China, which struggled to install offshore wind projects in 2010 due to a lack of expertise and technology, had taken a similar step. In 2017, it provided funding support through a subsidy of up to 48 percent of the project cost to developers, leading to a capacity addition of ~4.1 GW between 2014 and 2018. Currently, China is the leader in this segment with a 30 percent global share.
Surbhi Kaushal, Associate Director, CRISIL MI&A Research says, “With government support and assuming subsidy is provided at the project construction stage, tariffs may fall 28-30 percent compared with a no-subsidy scenario to at least INR 6-6.5/kWh at an equity internal rate of return expectation upwards of 14 percent. This is still 80 percent higher than onshore wind, for which tariffs are at INR 3.3-3.4/kWh.”
The additional provision of logistical facilities such as specific port infrastructure to handle storage and movement of heavy and large-dimension equipment is also beneficial. It will be supported by the Ministry of Ports, Shipping and Waterways. That said, the industry is still nascent and faces certain structural execution challenges. A turbine size of 5.2 MW was developed only recently for onshore projects, whereas offshore requires 5-10 MW.

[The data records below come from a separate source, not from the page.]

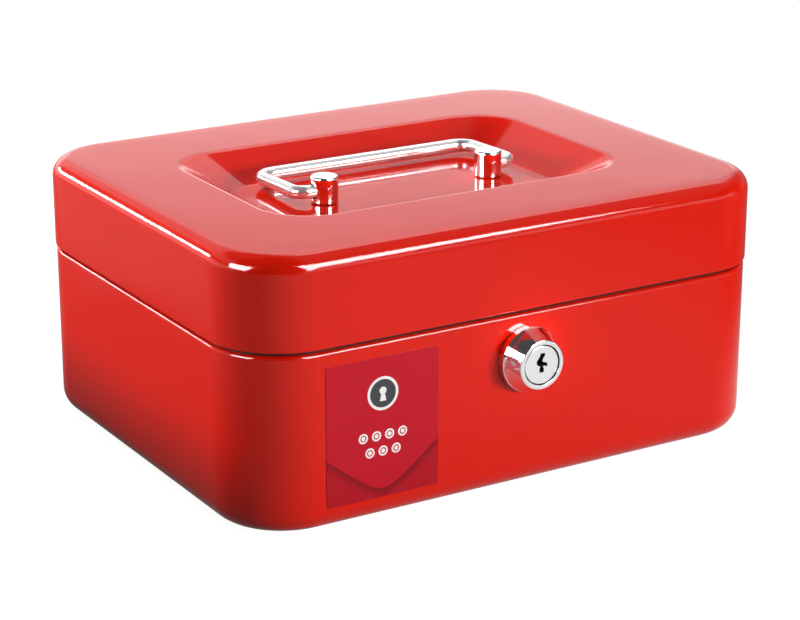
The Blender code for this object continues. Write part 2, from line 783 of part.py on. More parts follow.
def make_tray_ledge(name, side, parts):
    """Angle strip on a side wall of the base, on which the tray stands."""
    wall = BOX_HALF_X - BASE_INSET - SHEET - GAP
    top = TRAY_BOTTOM - GAP
    outline = [
        (side * wall, top),
        (side * wall, top - LEDGE_LEG),
        (side * (wall - SHEET), top - LEDGE_LEG),
        (side * (wall - SHEET), top - SHEET),
        (side * LEDGE_INNER_X, top - SHEET),
        (side * LEDGE_INNER_X, top),
    ]
    return extruded(name, outline, -LEDGE_HALF_LENGTH, LEDGE_HALF_LENGTH, "Y", parts)


def make_coin_tray(parts, tools):
    """Moulded tray: four coin wells behind, three note wells in front, and a notch for the lock."""
    tray = rounded_box(
        "coin_tray", TRAY_HALF_X, TRAY_HALF_Y, TRAY_BOTTOM, TRAY_TOP, TRAY_CORNER, parts, bottom_radius=4 * MM
    )
    inner_x = TRAY_HALF_X - TRAY_WALL
    inner_y = TRAY_HALF_Y - TRAY_WALL
    floor = TRAY_BOTTOM + TRAY_WALL
    hollow = rounded_box(
        "tool_tray_hollow", inner_x, inner_y, floor, 75 * MM, TRAY_CORNER - TRAY_WALL, tools, bottom_radius=3 * MM
    )
    cut(tray, hollow)
    root = floor - 0.8 * MM
    half = TRAY_WALL / 2
    reach_x = inner_x + 0.8 * MM
    reach_y = inner_y + 0.8 * MM
    walls = [((-reach_x, DIVIDER_Y - half), (reach_x, DIVIDER_Y + half))]
    for column in (-1, 0, 1):
        x = column * inner_x / 2
        walls.append(((x - half, DIVIDER_Y), (x + half, reach_y)))
    for x in (NOTCH_X0 - half, NOTCH_X1 + half):
        walls.append(((x - half, -reach_y), (x + half, DIVIDER_Y)))
    walls.append(((NOTCH_X0 - half, NOTCH_Y), (NOTCH_X1 + half, NOTCH_Y + TRAY_WALL)))
    for number, ((x0, y0), (x1, y1)) in enumerate(walls):
        join(tray, box_between(f"tool_divider_{number}", (x0, y0, root), (x1, y1, DIVIDER_TOP), tools))
    notch = box_between("tool_notch", (NOTCH_X0, -90 * MM, 30 * MM), (NOTCH_X1, NOTCH_Y, 75 * MM), tools)
    cut(tray, notch)
    return tray


def make_label(parts):
    """Thin printed label stuck on the front wall."""
    wall = -(BOX_HALF_Y - BASE_INSET)
    low = (LABEL_X0, wall - GAP - LABEL_THICK, LABEL_Z0)
    high = (LABEL_X1, wall - GAP, LABEL_Z1)
    return box_between("front_label", low, high, parts)


def hang_on_pivot(name, position, things, collection):
    """Parent a moving group to an empty on its joint axis, keeping every piece in place."""
    pivot = bpy.data.objects.new(name, None)
    pivot.empty_display_size = 0.01
    pivot.location = position
    collection.objects.link(pivot)
    for thing in things:
        thing.parent = pivot
        thing.location = thing.location - Vector(position)
    return pivot


def build():
    clear_scene()
    parts = make_collection("cash_box")
    tools = make_collection("cutters")
    tools.hide_render = True

    base_shell = make_base_shell(parts, tools)
    label = make_label(parts)
    ledges = [make_tray_ledge("tray_ledge_left", -1, parts), make_tray_ledge("tray_ledge_right", 1, parts)]
    base_leaves = []
    lid_leaves = []
    pins = []
    for word, x in (("left", -HINGE_X), ("right", HINGE_X)):
        base_leaves.append(make_base_leaf(f"hinge_base_leaf_{word}", x, parts, tools))
        lid_leaves.append(make_lid_leaf(f"hinge_lid_leaf_{word}", x, parts, tools))
        pins.append(make_hinge_pin(f"hinge_pin_{word}", x, parts))
    housing = make_lock_housing(parts)
    nut = make_lock_nut(parts, tools)

    lid_shell = make_lid_shell(parts, tools)
    posts = [make_post("handle_post_left", -1, parts, tools), make_post("handle_post_right", 1, parts, tools)]
    washers = [make_post_washer("post_washer_left", -1, parts), make_post_washer("post_washer_right", 1, parts)]
    catch = make_lid_catch(parts)
    bail = make_bail(parts)

    plug = make_lock_plug(parts, tools)
    wafers = [make_wafer(index + 1, parts, tools) for index in range(WAFER_COUNT)]
    cam = make_cam(parts, tools)
    screw = make_cam_screw(parts, tools)
    tray = make_coin_tray(parts, tools)

    finishes = (
        ("red_paint", (0.70, 0.021, 0.014), 0.12, 0.0, [base_shell, lid_shell]),
        ("label_print", (0.52, 0.013, 0.027), 0.35, 0.0, [label]),
        ("chrome", (0.83, 0.83, 0.84), 0.06, 1.0, [housing, bail, *posts]),
        ("plug_metal", (0.80, 0.80, 0.80), 0.16, 1.0, [plug]),
        ("zinc_steel", (0.55, 0.56, 0.58), 0.32, 1.0, [nut, cam, screw, catch, *washers, *pins]),
        ("hinge_steel", (0.50, 0.51, 0.53), 0.30, 1.0, [*base_leaves, *lid_leaves]),
        ("ledge_paint", (0.60, 0.020, 0.014), 0.25, 0.0, ledges),
        ("wafer_brass", (0.72, 0.52, 0.22), 0.28, 1.0, wafers),
        ("tray_plastic", (0.016, 0.016, 0.018), 0.45, 0.0, [tray]),
    )
    for name, colour, roughness, metallic, things in finishes:
        for thing in things:
            thing.data.materials.clear()
            thing.data.materials.append(make_material(f"{name}_{thing.name}", colour, roughness, metallic))

    hinge = (0.0, HINGE_Y, HINGE_Z)
    hang_on_pivot("lid_pivot", hinge, [lid_shell, catch, *lid_leaves, *posts, *washers], parts)
    hang_on_pivot("bail_pivot", (HANDLE_X, POST_Y, BAIL_PIVOT_Z), [bail], parts)
    hang_on_pivot("plug_pivot", (0.0, 0.0, LOCK_Z), [plug, cam, screw, *wafers], parts)
    hang_on_pivot("tray_lift", (0.0, 0.0, TRAY_BOTTOM), [tray], parts)


build()
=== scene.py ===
# Looks of a small red steel cash box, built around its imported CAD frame.
# The box stands on z = 0 with its lock facing -Y and its hinges at +Y.  All lengths are in metres.

import math

import bmesh
import bpy
from mathutils import Matrix, Vector


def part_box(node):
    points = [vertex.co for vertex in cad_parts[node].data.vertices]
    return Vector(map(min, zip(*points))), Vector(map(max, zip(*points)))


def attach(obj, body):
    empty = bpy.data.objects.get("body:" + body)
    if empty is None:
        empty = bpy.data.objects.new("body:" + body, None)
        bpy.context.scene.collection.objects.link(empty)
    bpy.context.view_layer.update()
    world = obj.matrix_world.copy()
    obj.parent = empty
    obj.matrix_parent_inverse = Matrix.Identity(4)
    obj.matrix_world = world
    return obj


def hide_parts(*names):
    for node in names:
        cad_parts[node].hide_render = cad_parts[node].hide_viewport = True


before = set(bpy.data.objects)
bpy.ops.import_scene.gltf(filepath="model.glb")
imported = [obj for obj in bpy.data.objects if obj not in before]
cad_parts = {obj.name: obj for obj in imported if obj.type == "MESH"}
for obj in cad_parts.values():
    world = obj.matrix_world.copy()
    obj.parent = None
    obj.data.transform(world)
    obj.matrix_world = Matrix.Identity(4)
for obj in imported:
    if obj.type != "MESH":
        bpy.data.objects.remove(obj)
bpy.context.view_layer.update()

MM = 0.001
SHARP_ABOVE = math.radians(35.0)

# Shells: the outer sizes come from the frame, the section radii are those of the drawn sheet
lid_low, lid_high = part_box("lid_shell")
base_low, base_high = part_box("base_shell")
HALF_X = lid_high.x
HALF_Y = lid_high.y
SEAM_Z = lid_low.z
TOP_Z = lid_high.z
SHEET = 1.0 * MM
CORNER = 25.0 * MM
LEAST_CORNER = 4.0 * MM
LID_TOP_RADIUS = 6.0 * MM
BASE_INSET = HALF_X - base_high.x
BASE_BOTTOM_RADIUS = 7.5 * MM
SHOULDER_TOP = 58.9 * MM
SHOULDER_RADIUS = 1.35 * MM
LIP_INSET = 1.8 * MM
LIP_TOP = base_high.z
CAP_INSET = 66.0 * MM  # where one flat face closes the panel's floor and the underside
CORNER_STEPS = 20
SIDE_STEPS = 10

# Sunk panel
PANEL_HALF_X = 67.5 * MM
PANEL_HALF_Y = 44.7 * MM
PANEL_CORNER = 19.0 * MM
PANEL_FLOOR_CORNER = 9.0 * MM
PANEL_DEPTH = 9.3 * MM
PANEL_RUN = 17.3 * MM
PANEL_SLOPE = math.radians(30.7)
MOUTH_RADIUS = 4.0 * MM
MOUTH_SETBACK = 0.3 * MM
FOOT_RADIUS = 2.0 * MM

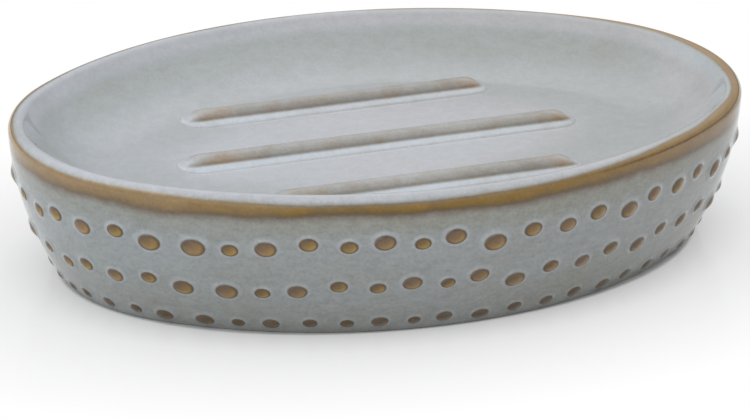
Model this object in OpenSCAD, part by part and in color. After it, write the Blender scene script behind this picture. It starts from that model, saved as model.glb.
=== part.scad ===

Domestic players will also need to develop advanced technological expertise and leverage the spare manufacturing capacity available in the country. To combat a similar technology challenge, China launched three pilot projects before going commercial. Given the capital-intensive nature of the offshore segment, tariffs are expected to be high compared with other fuel sources in the long term, too.
After fiscal 2030, economies of scale and value chain development will likely lower capital expenditure for the segment, as seen in photovoltaic and onshore wind technologies. However, private sector participation and offtake from distribution companies at elevated tariffs will bear watching.